Nous collons les peaux de phoque à nouveau pour remonter le Gornergletscher. Les nuages qui cachent le Lyskamm virent au gris sombre, l'orage menace. Nous nous encordons sous le refuge pour franchir les ponts de neige fragilisés par la tiédeur. Un groupe nous rejoint et profite de notre corde. Il est mené par un guide bernois qui félicite Jean-Marie pour sa trace et lui demande s'il est guide. Cette reconnaissance de la faculté déclenche une rougeur d'émotion chez mon compagnon.


Cabane du Mont Rose

Il y a pas mal de monde au refuge. Nous passons une bonne soirée dans une ambiance de taverne, en engloutissant le copieux repas servi par les sympathiques gardiennes. La prévision météo n'est pas très bonne. Même si il y a des nuages demain matin nous partirons à la Pointe Dufour en espérant une amélioration, bien décidés à parcourir l'arête sommitale où un vent glacial nous avait repoussés dix ans plus tôt.

J7 : Débâcle à Zermatt

Encore du mauvais temps. Il neige fort. La visibilité est nulle. Le Mont Rose n'a pas voulu que nous lui chatouillons les flancs, il faut donc nous résoudre à redescendre à Zermatt.

Avec la perte d'altitude les flocons se transforment vite en pluie. Nous devons remonter sur la crête du Gornergrat car le bas du Gornergletscher n'est pas en condition. Arrivé à la gare de Rotenboden Jean-Marie insiste pour que nous snobions l'infrastructure lourde du train à crémaillère au tarif scandaleusement élevé. Je râle mais il a raison. Nous descendons donc à ski dans la neige pourrie puis à pied dans une jolie forêt.
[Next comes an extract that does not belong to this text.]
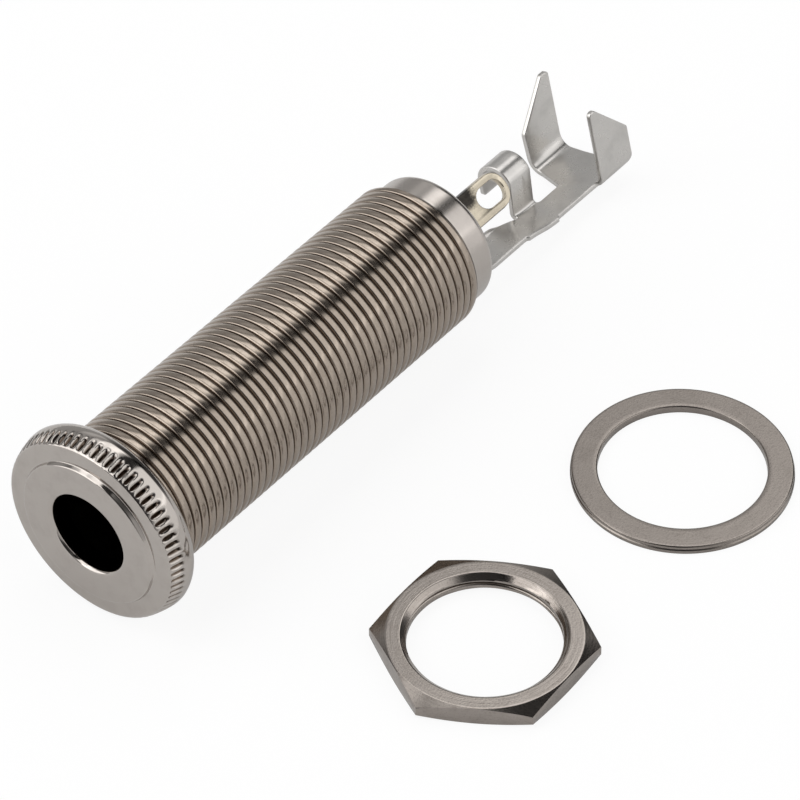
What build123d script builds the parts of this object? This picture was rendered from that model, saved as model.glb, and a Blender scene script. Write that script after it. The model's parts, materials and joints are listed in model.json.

Montée au Gornergrat et descente sur Zermatt

Le bilan de ce séjour n'est pas complètement négatif : j'ai perdu trois ou quatre kilos et nous avons matière à méditer sur la façon dont les rêves se confrontent à la réalité. La montagne ce n'est pas seulement un sourire éclatant debout sur un sommet sur fond de ciel bleu…

Comme dirait Sylvester Stallone, et pour rester dans le ton de nos rencontres les plus martiales : "we'll be back".